_Set problem_
Retype the material that follows, keeping every word as it is.

═══ Data extract ═══

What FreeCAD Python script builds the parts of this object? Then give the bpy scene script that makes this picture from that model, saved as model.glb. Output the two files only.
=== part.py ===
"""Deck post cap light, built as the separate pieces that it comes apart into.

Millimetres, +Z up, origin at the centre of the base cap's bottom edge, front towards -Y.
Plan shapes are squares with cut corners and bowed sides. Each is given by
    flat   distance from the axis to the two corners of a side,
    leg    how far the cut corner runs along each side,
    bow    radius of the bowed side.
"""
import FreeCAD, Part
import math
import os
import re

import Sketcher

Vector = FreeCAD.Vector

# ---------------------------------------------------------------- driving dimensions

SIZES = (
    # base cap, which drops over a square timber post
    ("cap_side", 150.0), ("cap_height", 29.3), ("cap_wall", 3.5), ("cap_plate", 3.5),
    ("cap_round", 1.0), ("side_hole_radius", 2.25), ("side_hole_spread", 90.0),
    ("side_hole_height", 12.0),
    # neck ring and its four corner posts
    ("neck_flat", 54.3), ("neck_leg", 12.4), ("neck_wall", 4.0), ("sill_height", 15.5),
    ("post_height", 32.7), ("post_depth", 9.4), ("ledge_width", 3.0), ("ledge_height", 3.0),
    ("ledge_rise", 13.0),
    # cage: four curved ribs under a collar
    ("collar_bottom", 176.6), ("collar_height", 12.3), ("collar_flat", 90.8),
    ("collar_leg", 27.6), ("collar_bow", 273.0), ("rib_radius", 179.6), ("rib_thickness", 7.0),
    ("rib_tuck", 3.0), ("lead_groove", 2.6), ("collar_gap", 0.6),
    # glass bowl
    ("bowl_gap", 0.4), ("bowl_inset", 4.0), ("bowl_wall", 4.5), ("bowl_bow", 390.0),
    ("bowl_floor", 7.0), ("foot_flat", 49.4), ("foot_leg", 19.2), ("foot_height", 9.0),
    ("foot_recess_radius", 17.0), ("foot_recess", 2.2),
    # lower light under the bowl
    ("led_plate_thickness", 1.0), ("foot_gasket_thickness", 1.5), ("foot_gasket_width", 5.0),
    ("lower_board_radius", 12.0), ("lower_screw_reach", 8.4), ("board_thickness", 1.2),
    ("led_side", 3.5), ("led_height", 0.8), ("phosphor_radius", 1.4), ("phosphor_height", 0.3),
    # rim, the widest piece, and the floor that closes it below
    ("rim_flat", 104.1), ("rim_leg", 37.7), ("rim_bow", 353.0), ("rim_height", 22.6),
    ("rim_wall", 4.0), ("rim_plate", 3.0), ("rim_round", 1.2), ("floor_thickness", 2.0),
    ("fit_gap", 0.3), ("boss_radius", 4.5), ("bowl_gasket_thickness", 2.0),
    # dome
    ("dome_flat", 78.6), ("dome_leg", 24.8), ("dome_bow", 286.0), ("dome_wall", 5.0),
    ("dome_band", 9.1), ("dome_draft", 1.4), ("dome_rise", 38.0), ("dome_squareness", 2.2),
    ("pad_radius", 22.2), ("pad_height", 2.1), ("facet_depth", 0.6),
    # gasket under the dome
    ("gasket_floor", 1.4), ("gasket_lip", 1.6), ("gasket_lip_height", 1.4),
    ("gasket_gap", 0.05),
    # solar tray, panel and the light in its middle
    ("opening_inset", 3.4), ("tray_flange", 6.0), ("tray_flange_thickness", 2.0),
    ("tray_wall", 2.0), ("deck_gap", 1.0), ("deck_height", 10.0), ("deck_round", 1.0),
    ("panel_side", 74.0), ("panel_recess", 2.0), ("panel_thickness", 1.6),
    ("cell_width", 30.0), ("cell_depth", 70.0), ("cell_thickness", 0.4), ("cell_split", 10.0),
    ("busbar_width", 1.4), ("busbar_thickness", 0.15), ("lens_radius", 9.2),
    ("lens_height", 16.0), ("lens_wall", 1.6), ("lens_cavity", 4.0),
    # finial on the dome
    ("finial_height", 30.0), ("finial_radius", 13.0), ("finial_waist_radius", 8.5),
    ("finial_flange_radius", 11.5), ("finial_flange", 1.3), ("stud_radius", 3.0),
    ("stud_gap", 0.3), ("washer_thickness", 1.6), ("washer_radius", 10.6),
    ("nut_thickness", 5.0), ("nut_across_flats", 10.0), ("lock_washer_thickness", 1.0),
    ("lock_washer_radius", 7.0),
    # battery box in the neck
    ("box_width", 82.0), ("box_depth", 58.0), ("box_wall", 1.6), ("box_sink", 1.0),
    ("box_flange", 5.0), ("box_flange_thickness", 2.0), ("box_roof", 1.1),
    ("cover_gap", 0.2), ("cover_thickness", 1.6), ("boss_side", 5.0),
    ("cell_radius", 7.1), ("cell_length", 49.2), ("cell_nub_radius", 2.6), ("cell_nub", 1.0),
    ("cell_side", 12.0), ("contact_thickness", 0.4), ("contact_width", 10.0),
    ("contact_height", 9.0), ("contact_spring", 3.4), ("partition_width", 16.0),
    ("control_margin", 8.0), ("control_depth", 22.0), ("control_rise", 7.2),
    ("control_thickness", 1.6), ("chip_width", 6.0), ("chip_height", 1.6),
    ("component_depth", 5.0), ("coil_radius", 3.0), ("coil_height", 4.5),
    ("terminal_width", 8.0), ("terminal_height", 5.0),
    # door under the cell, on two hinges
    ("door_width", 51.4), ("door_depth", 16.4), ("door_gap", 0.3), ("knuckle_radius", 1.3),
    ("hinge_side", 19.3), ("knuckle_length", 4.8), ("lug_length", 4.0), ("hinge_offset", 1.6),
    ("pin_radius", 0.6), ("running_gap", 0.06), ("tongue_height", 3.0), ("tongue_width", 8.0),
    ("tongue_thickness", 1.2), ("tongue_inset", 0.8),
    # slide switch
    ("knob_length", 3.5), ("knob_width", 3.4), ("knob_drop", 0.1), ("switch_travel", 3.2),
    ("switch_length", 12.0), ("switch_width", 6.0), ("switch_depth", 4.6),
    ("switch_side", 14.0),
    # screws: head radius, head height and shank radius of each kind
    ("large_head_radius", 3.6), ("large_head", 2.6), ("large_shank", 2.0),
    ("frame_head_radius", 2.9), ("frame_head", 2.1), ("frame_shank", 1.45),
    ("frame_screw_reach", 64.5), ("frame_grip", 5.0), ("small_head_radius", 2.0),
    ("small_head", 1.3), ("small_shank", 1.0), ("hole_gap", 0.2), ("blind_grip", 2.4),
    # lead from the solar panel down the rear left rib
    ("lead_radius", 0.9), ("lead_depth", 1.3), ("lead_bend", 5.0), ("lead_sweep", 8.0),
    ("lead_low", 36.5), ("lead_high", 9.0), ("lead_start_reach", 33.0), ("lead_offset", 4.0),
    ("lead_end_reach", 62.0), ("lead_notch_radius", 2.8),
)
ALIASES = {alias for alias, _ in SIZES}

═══

_Answer to the problem_
What FreeCAD Python script builds the parts of this object? Then give the bpy scene script that makes this picture from that model, saved as model.glb. Output the two files only.
=== part.py ===
"""Deck post cap light, built as the separate pieces that it comes apart into.

Millimetres, +Z up, origin at the centre of the base cap's bottom edge, front towards -Y.
Plan shapes are squares with cut corners and bowed sides. Each is given by
    flat   distance from the axis to the two corners of a side,
    leg    how far the cut corner runs along each side,
    bow    radius of the bowed side.
"""
import FreeCAD, Part
import math
import os
import re

import Sketcher

Vector = FreeCAD.Vector

# ---------------------------------------------------------------- driving dimensions

SIZES = (
    # base cap, which drops over a square timber post
    ("cap_side", 150.0), ("cap_height", 29.3), ("cap_wall", 3.5), ("cap_plate", 3.5),
    ("cap_round", 1.0), ("side_hole_radius", 2.25), ("side_hole_spread", 90.0),
    ("side_hole_height", 12.0),
    # neck ring and its four corner posts
    ("neck_flat", 54.3), ("neck_leg", 12.4), ("neck_wall", 4.0), ("sill_height", 15.5),
    ("post_height", 32.7), ("post_depth", 9.4), ("ledge_width", 3.0), ("ledge_height", 3.0),
    ("ledge_rise", 13.0),
    # cage: four curved ribs under a collar
    ("collar_bottom", 176.6), ("collar_height", 12.3), ("collar_flat", 90.8),
    ("collar_leg", 27.6), ("collar_bow", 273.0), ("rib_radius", 179.6), ("rib_thickness", 7.0),
    ("rib_tuck", 3.0), ("lead_groove", 2.6), ("collar_gap", 0.6),
    # glass bowl
    ("bowl_gap", 0.4), ("bowl_inset", 4.0), ("bowl_wall", 4.5), ("bowl_bow", 390.0),
    ("bowl_floor", 7.0), ("foot_flat", 49.4), ("foot_leg", 19.2), ("foot_height", 9.0),
    ("foot_recess_radius", 17.0), ("foot_recess", 2.2),
    # lower light under the bowl
    ("led_plate_thickness", 1.0), ("foot_gasket_thickness", 1.5), ("foot_gasket_width", 5.0),
    ("lower_board_radius", 12.0), ("lower_screw_reach", 8.4), ("board_thickness", 1.2),
    ("led_side", 3.5), ("led_height", 0.8), ("phosphor_radius", 1.4), ("phosphor_height", 0.3),
    # rim, the widest piece, and the floor that closes it below
    ("rim_flat", 104.1), ("rim_leg", 37.7), ("rim_bow", 353.0), ("rim_height", 22.6),
    ("rim_wall", 4.0), ("rim_plate", 3.0), ("rim_round", 1.2), ("floor_thickness", 2.0),
    ("fit_gap", 0.3), ("boss_radius", 4.5), ("bowl_gasket_thickness", 2.0),
    # dome
    ("dome_flat", 78.6), ("dome_leg", 24.8), ("dome_bow", 286.0), ("dome_wall", 5.0),
    ("dome_band", 9.1), ("dome_draft", 1.4), ("dome_rise", 38.0), ("dome_squareness", 2.2),
    ("pad_radius", 22.2), ("pad_height", 2.1), ("facet_depth", 0.6),
    # gasket under the dome
    ("gasket_floor", 1.4), ("gasket_lip", 1.6), ("gasket_lip_height", 1.4),
    ("gasket_gap", 0.05),
    # solar tray, panel and the light in its middle
    ("opening_inset", 3.4), ("tray_flange", 6.0), ("tray_flange_thickness", 2.0),
    ("tray_wall", 2.0), ("deck_gap", 1.0), ("deck_height", 10.0), ("deck_round", 1.0),
    ("panel_side", 74.0), ("panel_recess", 2.0), ("panel_thickness", 1.6),
    ("cell_width", 30.0), ("cell_depth", 70.0), ("cell_thickness", 0.4), ("cell_split", 10.0),
    ("busbar_width", 1.4), ("busbar_thickness", 0.15), ("lens_radius", 9.2),
    ("lens_height", 16.0), ("lens_wall", 1.6), ("lens_cavity", 4.0),
    # finial on the dome
    ("finial_height", 30.0), ("finial_radius", 13.0), ("finial_waist_radius", 8.5),
    ("finial_flange_radius", 11.5), ("finial_flange", 1.3), ("stud_radius", 3.0),
    ("stud_gap", 0.3), ("washer_thickness", 1.6), ("washer_radius", 10.6),
    ("nut_thickness", 5.0), ("nut_across_flats", 10.0), ("lock_washer_thickness", 1.0),
    ("lock_washer_radius", 7.0),
    # battery box in the neck
    ("box_width", 82.0), ("box_depth", 58.0), ("box_wall", 1.6), ("box_sink", 1.0),
    ("box_flange", 5.0), ("box_flange_thickness", 2.0), ("box_roof", 1.1),
    ("cover_gap", 0.2), ("cover_thickness", 1.6), ("boss_side", 5.0),
    ("cell_radius", 7.1), ("cell_length", 49.2), ("cell_nub_radius", 2.6), ("cell_nub", 1.0),
    ("cell_side", 12.0), ("contact_thickness", 0.4), ("contact_width", 10.0),
    ("contact_height", 9.0), ("contact_spring", 3.4), ("partition_width", 16.0),
    ("control_margin", 8.0), ("control_depth", 22.0), ("control_rise", 7.2),
    ("control_thickness", 1.6), ("chip_width", 6.0), ("chip_height", 1.6),
    ("component_depth", 5.0), ("coil_radius", 3.0), ("coil_height", 4.5),
    ("terminal_width", 8.0), ("terminal_height", 5.0),
    # door under the cell, on two hinges
    ("door_width", 51.4), ("door_depth", 16.4), ("door_gap", 0.3), ("knuckle_radius", 1.3),
    ("hinge_side", 19.3), ("knuckle_length", 4.8), ("lug_length", 4.0), ("hinge_offset", 1.6),
    ("pin_radius", 0.6), ("running_gap", 0.06), ("tongue_height", 3.0), ("tongue_width", 8.0),
    ("tongue_thickness", 1.2), ("tongue_inset", 0.8),
    # slide switch
    ("knob_length", 3.5), ("knob_width", 3.4), ("knob_drop", 0.1), ("switch_travel", 3.2),
    ("switch_length", 12.0), ("switch_width", 6.0), ("switch_depth", 4.6),
    ("switch_side", 14.0),
    # screws: head radius, head height and shank radius of each kind
    ("large_head_radius", 3.6), ("large_head", 2.6), ("large_shank", 2.0),
    ("frame_head_radius", 2.9), ("frame_head", 2.1), ("frame_shank", 1.45),
    ("frame_screw_reach", 64.5), ("frame_grip", 5.0), ("small_head_radius", 2.0),
    ("small_head", 1.3), ("small_shank", 1.0), ("hole_gap", 0.2), ("blind_grip", 2.4),
    # lead from the solar panel down the rear left rib
    ("lead_radius", 0.9), ("lead_depth", 1.3), ("lead_bend", 5.0), ("lead_sweep", 8.0),
    ("lead_low", 36.5), ("lead_high", 9.0), ("lead_start_reach", 33.0), ("lead_offset", 4.0),
    ("lead_end_reach", 62.0), ("lead_notch_radius", 2.8),
)
ALIASES = {alias for alias, _ in SIZES}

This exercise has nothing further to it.